Bulk dynamics of the thermoresponsive random copolymer of di(ethylene glycol) methyl ether methacrylate (MEO2MA) and oligo(ethylene glycol) methyl ether methacrylate (OEGMA)

A thermoresponsive, biocompatible and water soluble copolymer was synthetized via RAFT from 2-(2methoxyethoxy)ethyl methacrylate (MEO(2)MA) and oligo (ethylene glycol) methacrylate (OEGMA) in the molar ratio of 9:1. The thermal behavior of the bulk material was investigated through thermogravimetric analysis and differential scanning calorimetry, revealing a fully amorphous polymer whose glass transition's onset is located at -47 degrees C. The molecular mobility was investigated below and above the glass transition temperature by dielectric relaxation spectroscopy and thermally stimulated depolarization currents, covering the frequency range from 10(-3)-10(6) Hz. Multiple relaxation processes were detected. The main process (alpha) is associated with the dynamical glass transition, whose temperature dependence of relaxation times exhibits the curvature in the relaxation map typical of cooperative processes, with a fragility index characteristic of strong materials.
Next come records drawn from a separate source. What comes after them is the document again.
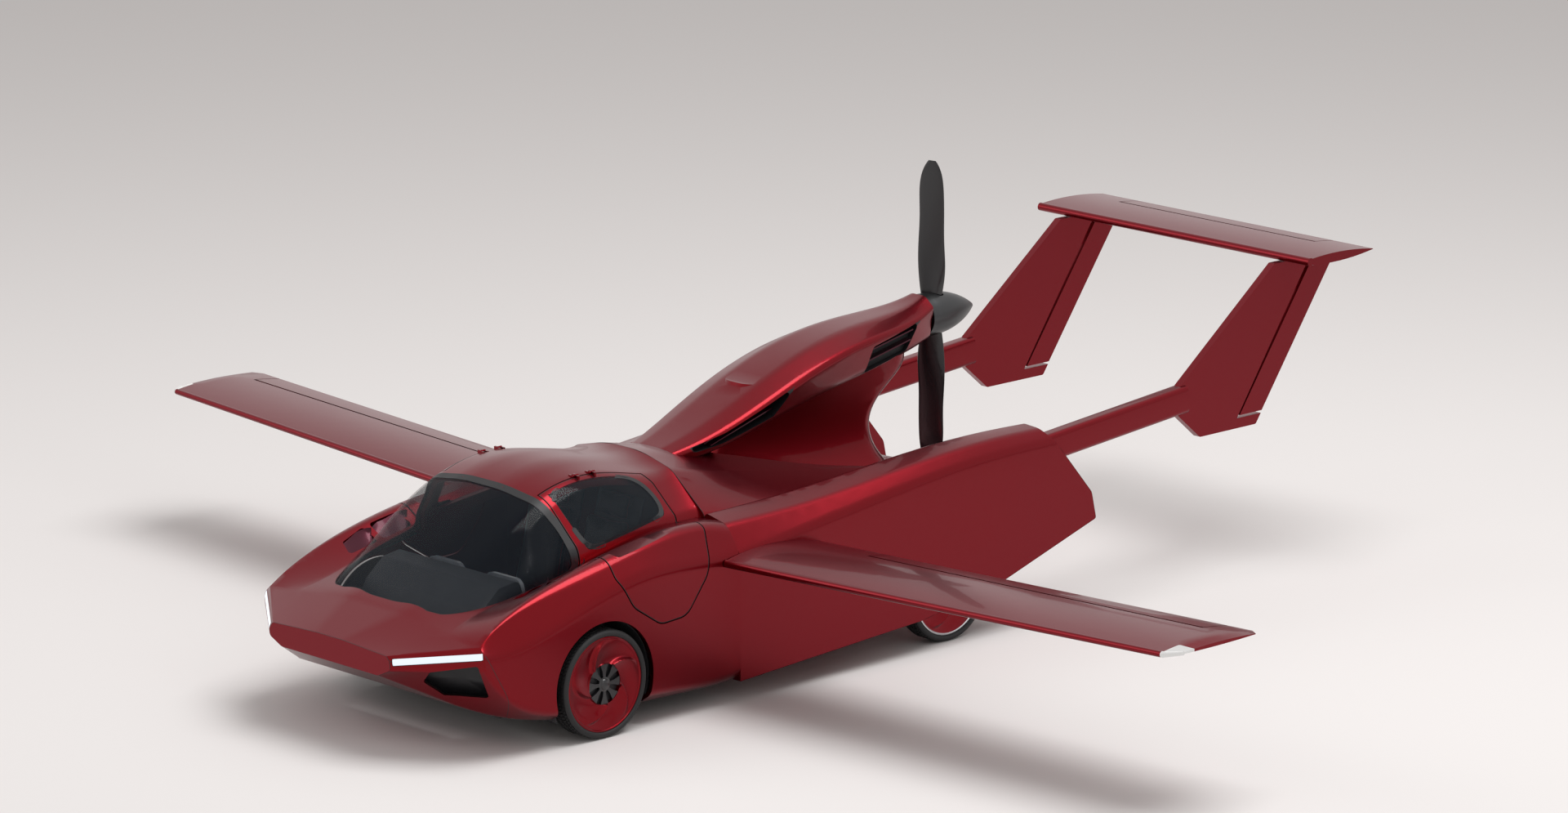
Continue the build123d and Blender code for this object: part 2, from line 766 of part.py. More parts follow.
def wing_section(row, start=0.0, end=1.0):
    """Aerofoil for a wing row between two shares of the chord."""
    x, lead, chord, height, thick = row
    blunt = 4.0
    with BuildSketch(Plane.YZ.offset(x)) as face:
        with BuildLine():
            ThreePointArc(
                (aft(lead + chord * 0.04), height + thick * 0.26),
                (aft(lead), height),
                (aft(lead + chord * 0.04), height - thick * 0.20))
            ThreePointArc(
                (aft(lead + chord * 0.04), height - thick * 0.20),
                (aft(lead + chord * 0.40), height - thick * 0.36),
                (aft(lead + chord), height - blunt / 2))
            Line((aft(lead + chord), height - blunt / 2), (aft(lead + chord), height + blunt / 2))
            ThreePointArc(
                (aft(lead + chord), height + blunt / 2),
                (aft(lead + chord * 0.40), height + thick * 0.62),
                (aft(lead + chord * 0.04), height + thick * 0.26))
        make_face()
        if start > 0 or end < 1:
            with Locations((aft(lead + chord * (start + end) / 2), height)):
                Rectangle(chord * (end - start), 400, mode=Mode.INTERSECT)
    return face.sketch


def hinge_point(x):
    """Aileron hinge point at x."""
    row = wing_at(x)
    return (x, aft(row[1] + row[2] * hinge_share), row[3] + row[4] * 0.08)


def bar(start, end, radius):
    """Round bar between two points."""
    line = Vector(*end) - Vector(*start)
    with BuildPart() as body:
        with BuildSketch(Plane(origin=start, z_dir=line)):
            Circle(radius)
        extrude(amount=line.length)
    return body.part


hinge_pin_radius = 5.0
pin_reach = 25.0


def hinge_pins(start, end, gap, radius, beyond=0.0):
    """Short pins on a hinge line, past both ends of a surface and its end gaps."""
    start = Vector(*start)
    end = Vector(*end)
    line = (end - start).normalized()
    with BuildPart() as pins:
        add(bar(start + line * 10, start - line * (gap + pin_reach + beyond), radius))
        add(bar(end - line * 10, end + line * (gap + pin_reach + beyond), radius))
    return pins.part


nose_radius = 17.0
inner_x = aileron_inner + aileron_gap
outer_x = aileron_outer - aileron_gap
bore_radius = hinge_pin_radius + running_gap

with BuildPart() as wing_left:
    loft([wing_section(row) for row in (*wing_rows, wing_tip)], ruled=True)
    add(prism(plan_outline(
        500, [(x, wing_at(x)[1] + wing_at(x)[2] * hinge_share - hinge_setback) for x in (aileron_inner, aileron_outer)]
        + [(aileron_outer, 3200), (aileron_inner, 3200)], 0), 700), mode=Mode.SUBTRACT)
    add(bar(hinge_point(aileron_inner), hinge_point(aileron_outer), nose_radius + aileron_gap), mode=Mode.SUBTRACT)
    add(hinge_pins(hinge_point(inner_x), hinge_point(outer_x), aileron_gap, bore_radius, 3), mode=Mode.SUBTRACT)
tip_lamp_x = 4030.0
tip_lamp_end = 2400.0
tip_region = prism(
    plan_outline(500, [(tip_lamp_x, 2000), (4200, 2000), (4200, tip_lamp_end), (tip_lamp_x, tip_lamp_end - 110)], 0),
    700)
with BuildPart() as wing_outer:
    add(wing_left.part)
with BuildPart() as tip_lamp:
    add(wing_outer.part)
    add(tip_region, mode=Mode.INTERSECT)
with BuildPart() as wing_left:
    add(wing_outer.part)
    add(tip_region, mode=Mode.SUBTRACT)
both_sides(wing_left, "wing")
with BuildPart() as wingtip_lamps:
    add(tip_lamp.part)
    mirror(tip_lamp.part, about=Plane.YZ)
save(wingtip_lamps, "wingtip_lamps")

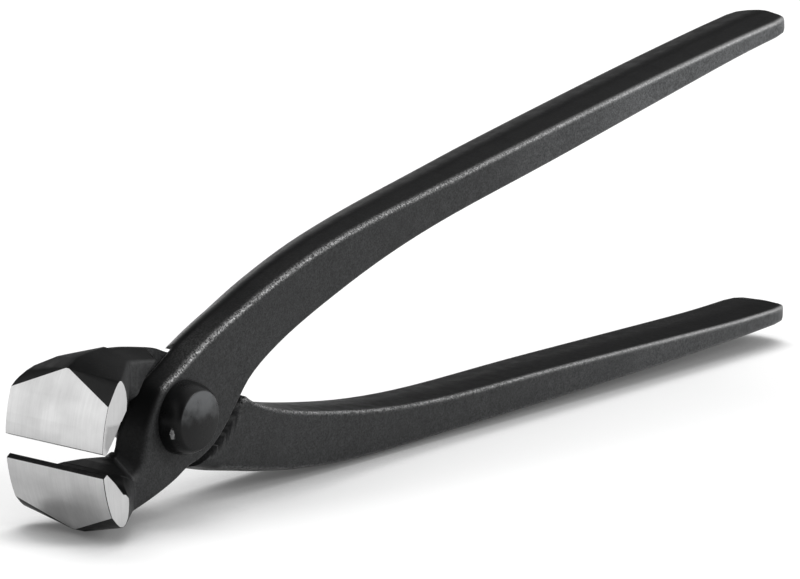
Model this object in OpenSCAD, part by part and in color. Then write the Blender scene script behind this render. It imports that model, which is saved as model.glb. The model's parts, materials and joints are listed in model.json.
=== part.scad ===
// End cutting nippers: two alike forged levers, crossed and lapped at one large rivet.
// Millimetres. X runs from the jaws to the handles, Y along the rivet, Z up.
// The tool stands on its edge, on the lower jaw and on the lower handle.
// Each lever is drawn closed, with the rivet's axis through zero, then opened and set on the ground.

/* [Whole tool] */
// From the rivet's axis to the end of the handles
handle_reach = 194; // [150:0.5:240]
// From the rivet's axis to the cutting edges
jaw_reach = 28; // [24:0.5:32]
// Angle between the levers as the tool stands
rest_opening = 6.2; // [0:0.1:20]
// Angle between the levers at the open stop
max_opening = 26; // [20:1:30]

/* [Joint] */
// Thickness of both levers together at the joint
joint_thickness = 9.4; // [8:0.1:12]
// From the rivet's axis to the nearest edge of a lever
joint_radius = 8.7; // [8:0.1:10]
// Radius of the round step that each jaw's neck ends in
shoulder_radius = 13.3; // [12.5:0.1:14]
// Gap between the two lapped faces
lap_gap = 0.2; // [0.1:0.05:0.4]
// Gap between a lever's edge and the other lever's step, when closed
shoulder_gap = 0.2; // [0.15:0.05:0.6]

/* [Handles] */
// From the tool's centre line to a handle's outer edge, near its end
handle_rise = 21.2; // [17:0.2:26]
// Width of a handle at its end
handle_end_width = 13; // [9:0.5:15]
// How far the middle of a handle's outer side stands above its corners
handle_crown = 0.9; // [0.3:0.1:1.5]
// Corner radius of the handles
handle_corner = 1.1; // [0.6:0.1:1.6]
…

Moreover, two secondary relaxations, beta and gamma, were observed with Arrhenius temperature dependence of their relaxation times. The beta-process show features compatible with a Johari-Goldstein process. Additionally, conductivity of pure dc origin was detected in the low frequency side of the alpha-relaxation. Its temperature dependence (log sigma(dc) vs. 1/T) also shows a curvature indicative of a coupling between charge transport and the segmental relaxation. (C) 2018 Elsevier Ltd. All rights reserved.